About

It has become clear that systems constructed by humans function at the scale of the planet, and have projected it into an accelerated future impacting the environment beyond our lifetimes. Responsibility for the climate catastrophe must clearly be laid at the feet of our species; while on an individual level none of us are clear what actions are adequate to the dimensional magnitude of the problems we face. There is a feeling of responsibility, as well as a loss of agency. However, the digital offers a capacity to ‘scale up’ in order to assess and broadcast the scope of evolving ecological change in real time.

It is in this context that A.S.T.’s practice aims to better understand, as well as communicate how to live amidst the climate emergency. Art provides a platform for speculation, enabling alternate futures to emerge. It is through direct engagement with experts from a range of fields that we develop our research towards a collaborative and systematically engaged practice.

Our relationship to technology is evident in both form and content. For example, we use various tools to produce work (video editing, projection mapping, digital design/image production); to distribute work; and as part of our routine workflow (the four of us are based across 3 different cities and have relied on web conferencing for over 5 years). In addition, we are interested in current worldmaking technologies. Systems such as terraforming, climate modeling, global logistics, and other planetary infrastructures are subject matter within the work itself. These systems are the means and ways by which we can imagine how public space is reformed and remade. They shape us as we shape them.

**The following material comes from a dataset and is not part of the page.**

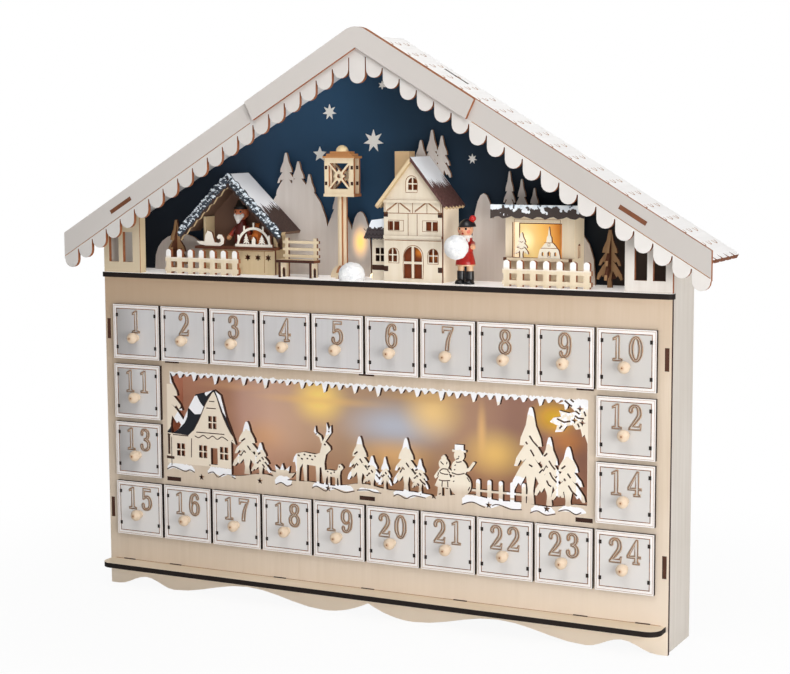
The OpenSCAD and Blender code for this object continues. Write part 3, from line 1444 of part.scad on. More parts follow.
module shop_stall() {
    left = shop_x - shop_w / 2;
    back = hill_depth - fit;
    counter_z = stage_z + shop_h * 0.4;
    roof_z0 = stage_z + shop_h;
    color("Wheat") {
        upright(shop_depth, thin_ply) shop_front();
        for (x = [left, left + shop_w - thin_ply]) endways(x, thin_ply) difference() {
            bar(shop_depth + thin_ply, stage_z, back - shop_depth - thin_ply, shop_h);
            arched((shop_depth + back) / 2, counter_z, thin_ply * 2.4, shop_h * 0.2);
        }
        upright(back - thin_ply, thin_ply) bar(left + thin_ply, stage_z, shop_w - 2 * thin_ply,
            shop_h);
        flat(counter_z - thin_ply, thin_ply) middle_bar(shop_x, shop_depth - 2 * thin_ply,
            shop_w, 2 * thin_ply);
        upright(shop_depth - 1.5 * thin_ply, thin_ply) {
            fir(shop_x - shop_w * 0.24, counter_z, shop_w * 0.2, shop_h * 0.36);
            translate([shop_x + shop_w * 0.16, counter_z]) difference() {
                polygon(scaled(church_shares, church_w, church_h));
                for (side = [-1, 0, 1]) arched(side * church_w * 0.28, church_h * 0.08,
                    church_w * 0.09, church_h * 0.12);
            }
        }
    }
    color(burnt_color) {
        flat(roof_z0, thin_ply) middle_bar(shop_x, shop_depth - 2 * thin_ply, shop_roof_w,
            back - shop_depth + 2 * thin_ply);
        upright(shop_depth - 3 * thin_ply, thin_ply) translate([shop_x,
            roof_z0 - shop_h * 0.06]) valance(shop_roof_w);
    }
}

drawer(1);  // drawer_01
drawer(2);  // drawer_02
drawer(3);  // drawer_03
drawer(4);  // drawer_04
drawer(5);  // drawer_05
drawer(6);  // drawer_06
drawer(7);  // drawer_07
drawer(8);  // drawer_08
drawer(9);  // drawer_09
drawer(10);  // drawer_10
drawer(11);  // drawer_11
drawer(12);  // drawer_12
drawer(13);  // drawer_13
drawer(14);  // drawer_14
drawer(15);  // drawer_15
drawer(16);  // drawer_16
drawer(17);  // drawer_17
drawer(18);  // drawer_18
drawer(19);  // drawer_19
drawer(20);  // drawer_20
drawer(21);  // drawer_21
drawer(22);  // drawer_22
drawer(23);  // drawer_23
drawer(24);  // drawer_24
front_panel();
side_left();
side_right();
back_panel();
base_board();
drawer_shelves();
drawer_dividers();
front_ledge();
stage_floor();
picture_sheet();
lamps();
lamp_lead();
battery_box();
battery_cells();
battery_cover();
power_switch();
roof_left();
roof_right();
fascia_left();
fascia_right();
gable_chevron();
gable_panes();
sky_panel();
hill_panel();
picket_fences();
crossed_firs();
stall_walls();
stall_roof();
stall_keeper();
park_bench();
lantern_post();
cottage_walls();
cottage_roof();
child_figure();
snow_heaps();
shop_stall();
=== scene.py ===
import math
import random

import bmesh
import bpy
from mathutils import Matrix, Vector, noise


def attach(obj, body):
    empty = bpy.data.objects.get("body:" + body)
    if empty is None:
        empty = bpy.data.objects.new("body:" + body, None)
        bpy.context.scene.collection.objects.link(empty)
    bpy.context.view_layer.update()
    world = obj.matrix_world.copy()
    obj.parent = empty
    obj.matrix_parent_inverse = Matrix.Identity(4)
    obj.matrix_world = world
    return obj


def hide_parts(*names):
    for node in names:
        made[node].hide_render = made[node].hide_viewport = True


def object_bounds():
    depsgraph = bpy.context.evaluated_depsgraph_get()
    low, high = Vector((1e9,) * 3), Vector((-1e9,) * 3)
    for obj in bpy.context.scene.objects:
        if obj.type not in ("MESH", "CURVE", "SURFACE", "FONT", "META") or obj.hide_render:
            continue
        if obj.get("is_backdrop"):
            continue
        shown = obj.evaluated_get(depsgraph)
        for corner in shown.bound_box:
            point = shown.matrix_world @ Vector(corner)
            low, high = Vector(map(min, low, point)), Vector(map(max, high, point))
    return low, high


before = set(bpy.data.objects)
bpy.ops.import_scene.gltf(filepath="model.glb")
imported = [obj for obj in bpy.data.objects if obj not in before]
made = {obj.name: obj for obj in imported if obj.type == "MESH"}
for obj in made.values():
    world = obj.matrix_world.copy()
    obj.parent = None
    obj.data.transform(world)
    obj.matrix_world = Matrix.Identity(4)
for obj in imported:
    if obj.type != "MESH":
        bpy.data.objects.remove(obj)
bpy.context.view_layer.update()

# Camera. It stands in front and to the right of the calendar, a little above the stage, and looks
# down slightly. A long lens keeps the gable nearly free of perspective.
yaw, pitch, roll = 0.4672, 0.1184, 0.0047
stand = (0.56338, -1.09389, 0.34055)
film_width, focal_pixels, picture_pixels = 36, 1776.8, 790
ahead = Vector((-math.sin(yaw) * math.cos(pitch), math.cos(yaw) * math.cos(pitch),
                -math.sin(pitch)))
level = Vector((math.cos(yaw), math.sin(yaw), 0))
below = ahead.cross(level)
right = math.cos(roll) * level + math.sin(roll) * below
down = math.cos(roll) * below - math.sin(roll) * level
camera = bpy.data.objects.new("camera", bpy.data.cameras.new("camera"))
camera.matrix_world = Matrix((
    (right.x, -down.x, -ahead.x, stand[0]), (right.y, -down.y, -ahead.y, stand[1]),
    (right.z, -down.z, -ahead.z, stand[2]), (0, 0, 0, 1)))
camera.data.sensor_width = film_width
camera.data.lens = film_width * focal_pixels / picture_pixels
camera.data.clip_start, camera.data.clip_end = 0.02, 60
bpy.context.scene.collection.objects.link(camera)
bpy.context.scene.camera = camera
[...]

“The medium is the message” as Marshall McLuhan pronounced in the last century, forecasted the flows of communication culture. Media today both overwhelms us and affords us the opportunity to interrogate this condition, and yet communicate the broad and complex entanglements at its core.

Alliance of the Southern Triangle (A.S.T.) was established in 2015 and consists of Diann Bauer, Felice Grodin, Patricia M. Hernández, and Elite Kedan. They are a working group of women in the fields of art, architecture, and urban design, who explore how artistic, technological, and cultural possibilities can be reimagined in the context of climate change. Since their inception, the group has met online once a week and have developed a wide range of projects including murals, installations and publications, all of which examine the relationship between art, politics, policy, and urban development as they relate to climate change and sea level rise.

A.S.T. began as a research project focusing on the idea of the global city, with a focus on Miami as a case study. The project is committed to the idea that developmental trajectories of a city can be altered through the adaptation of the networks that already control it, paired with creative rethinking of what a city can be. A.S.T. uses the interdisciplinary space of art to function as a platform upon which to conceive of these possible futures that are both reactive and propositional with regard to the shifting set of legal, economic, cultural, and environmental forces that confront us.

The work they produce includes video installations at the Sharjah Biennial 13, UAE; Art Centre South Florida, Miami; IMT Gallery, London; HistoryMiami Museum; The Schmidt Center Gallery, FAU; Multimedia Cultural Centre, Split; online as part of Strelka Magazine and Institute, Moscow; SFMOMA’s platform Openspace; Art Papers; and The Miami Rail.